Last week I made a post criticizing Robin Hanson’s view of ecology, essentially saying that he was too optimistic about man’s ability to produce optimal outcomes via technological changes. I argued that long term growth requires putting on some of the stops because we need nature more than it needs us. Hanson himself responded in the comments section, reaffirming his view that species which cannot remain competitive are lost causes.
I’m not sure if Hanson is continuing our discussion in this post in Overcoming Bias today, but he reaffirms this position, extending it pretty much all of nature:
Yes, nature would be saved if we destroy ourselves without destroying nature in the process, but hopefully we’ll avoid this scenario. We might also somehow coordinate to prevent competitive growth. For example, we might empower a world government to protect nature, prevent innovation, or prevent population growth. But I honestly see little prospect of this. We now live in a very competitive world, and even governments mainly just redirect competition, toward controlling those governments.

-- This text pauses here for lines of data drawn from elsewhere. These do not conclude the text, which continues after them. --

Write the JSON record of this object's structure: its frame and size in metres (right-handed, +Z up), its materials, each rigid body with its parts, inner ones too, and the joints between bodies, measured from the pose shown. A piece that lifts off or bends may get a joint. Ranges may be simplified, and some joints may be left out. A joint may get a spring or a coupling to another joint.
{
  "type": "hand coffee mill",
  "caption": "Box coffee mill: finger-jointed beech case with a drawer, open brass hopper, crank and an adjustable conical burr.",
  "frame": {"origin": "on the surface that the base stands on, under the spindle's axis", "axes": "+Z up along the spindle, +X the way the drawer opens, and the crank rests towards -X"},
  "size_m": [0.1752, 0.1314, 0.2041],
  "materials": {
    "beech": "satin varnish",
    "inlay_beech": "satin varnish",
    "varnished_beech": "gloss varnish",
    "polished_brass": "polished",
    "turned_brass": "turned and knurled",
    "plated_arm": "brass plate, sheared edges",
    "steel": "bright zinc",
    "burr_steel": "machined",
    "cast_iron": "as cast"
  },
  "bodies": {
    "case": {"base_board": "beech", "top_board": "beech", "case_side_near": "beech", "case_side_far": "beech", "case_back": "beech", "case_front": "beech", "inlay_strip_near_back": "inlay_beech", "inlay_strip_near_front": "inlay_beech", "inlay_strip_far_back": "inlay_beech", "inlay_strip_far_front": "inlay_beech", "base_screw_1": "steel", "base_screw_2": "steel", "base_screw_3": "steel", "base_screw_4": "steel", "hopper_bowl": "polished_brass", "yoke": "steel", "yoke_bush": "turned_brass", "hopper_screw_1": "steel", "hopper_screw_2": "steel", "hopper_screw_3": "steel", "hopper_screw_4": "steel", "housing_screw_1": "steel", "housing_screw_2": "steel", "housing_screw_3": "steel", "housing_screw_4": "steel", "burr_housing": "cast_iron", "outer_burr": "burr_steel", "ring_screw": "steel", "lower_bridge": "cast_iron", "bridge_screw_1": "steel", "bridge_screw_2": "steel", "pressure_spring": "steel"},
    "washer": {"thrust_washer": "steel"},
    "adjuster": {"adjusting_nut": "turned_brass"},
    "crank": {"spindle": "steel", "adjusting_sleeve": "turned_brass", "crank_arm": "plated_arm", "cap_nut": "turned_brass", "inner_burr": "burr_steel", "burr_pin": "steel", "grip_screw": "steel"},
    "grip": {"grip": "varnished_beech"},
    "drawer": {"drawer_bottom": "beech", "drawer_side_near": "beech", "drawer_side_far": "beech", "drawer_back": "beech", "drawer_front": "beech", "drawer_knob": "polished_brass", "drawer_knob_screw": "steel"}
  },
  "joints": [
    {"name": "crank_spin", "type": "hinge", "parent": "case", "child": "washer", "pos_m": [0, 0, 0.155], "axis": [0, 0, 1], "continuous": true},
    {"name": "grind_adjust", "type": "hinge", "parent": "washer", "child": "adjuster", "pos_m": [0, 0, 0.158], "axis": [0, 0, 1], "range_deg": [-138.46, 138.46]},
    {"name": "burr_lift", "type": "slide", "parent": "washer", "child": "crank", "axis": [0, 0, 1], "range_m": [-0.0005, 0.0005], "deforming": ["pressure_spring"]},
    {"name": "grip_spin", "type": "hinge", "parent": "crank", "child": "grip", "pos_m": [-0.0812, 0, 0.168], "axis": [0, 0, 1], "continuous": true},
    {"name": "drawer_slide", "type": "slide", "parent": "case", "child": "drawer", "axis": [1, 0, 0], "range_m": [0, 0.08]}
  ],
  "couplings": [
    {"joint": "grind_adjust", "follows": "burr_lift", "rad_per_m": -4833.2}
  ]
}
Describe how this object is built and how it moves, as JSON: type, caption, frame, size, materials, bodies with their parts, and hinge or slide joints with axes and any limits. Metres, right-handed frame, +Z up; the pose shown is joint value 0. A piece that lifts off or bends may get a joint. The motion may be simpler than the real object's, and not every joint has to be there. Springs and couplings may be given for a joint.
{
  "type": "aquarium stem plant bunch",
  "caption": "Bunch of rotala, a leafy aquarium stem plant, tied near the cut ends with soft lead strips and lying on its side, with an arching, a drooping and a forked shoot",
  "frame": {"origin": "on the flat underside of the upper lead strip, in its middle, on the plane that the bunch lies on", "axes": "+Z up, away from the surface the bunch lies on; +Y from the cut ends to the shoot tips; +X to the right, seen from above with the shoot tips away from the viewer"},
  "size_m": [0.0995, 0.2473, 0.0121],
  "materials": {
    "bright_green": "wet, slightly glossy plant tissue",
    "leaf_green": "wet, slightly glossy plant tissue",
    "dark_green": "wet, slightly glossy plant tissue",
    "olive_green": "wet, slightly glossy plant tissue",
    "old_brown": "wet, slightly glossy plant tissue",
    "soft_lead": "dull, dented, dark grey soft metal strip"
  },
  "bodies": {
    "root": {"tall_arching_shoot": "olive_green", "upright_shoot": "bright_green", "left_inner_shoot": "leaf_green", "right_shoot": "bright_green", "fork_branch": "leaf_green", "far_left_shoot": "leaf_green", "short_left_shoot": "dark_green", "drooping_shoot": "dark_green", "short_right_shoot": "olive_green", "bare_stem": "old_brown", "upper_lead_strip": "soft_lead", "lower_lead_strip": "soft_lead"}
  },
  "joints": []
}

I find it a little odd that he would say this. It contains elements of truth… at what point will governments stop promoting ecological conservationism at the cost of economic competitiveness?
But I think he misses another element. I don’t think it will escape the attention of capitalist that they rely on the earth for natural resources and that technological advanced will decrease, not increase, our reliance and impact on nature and not the other way around.
People have been falsely predicting that we’ve reached the earth’s carrying capacity for centuries, and they’ve all been wrong. This is not because of government incentives (well, not totally) but because of market forces.
I think Hanson’s assumption of continuing population growth is also incorrect. As economic competition produces wealth throughout the globe, population levels will steady out without having to approach the earth’s physical limits. Add the technology of lessening out eco footprints and I don’t think there’s anything to worry about.
Hanson is being alarmist – some will say economic growth needs to happen anyway, so government interventions are just delaying, and worsening, the inevitable, while others will say that we need to stop “progress” to protect the natural rights of mother earth.
As an economist, I find it odd that Hanson would imply that population will keep growing but technology will reach a limit.
I find it much more likely that, in astronomical time, the human population will dwindle out into nothing because we no longer feel the drive to reproduce than we’ll reach the physical carrying capacity of the entire universe.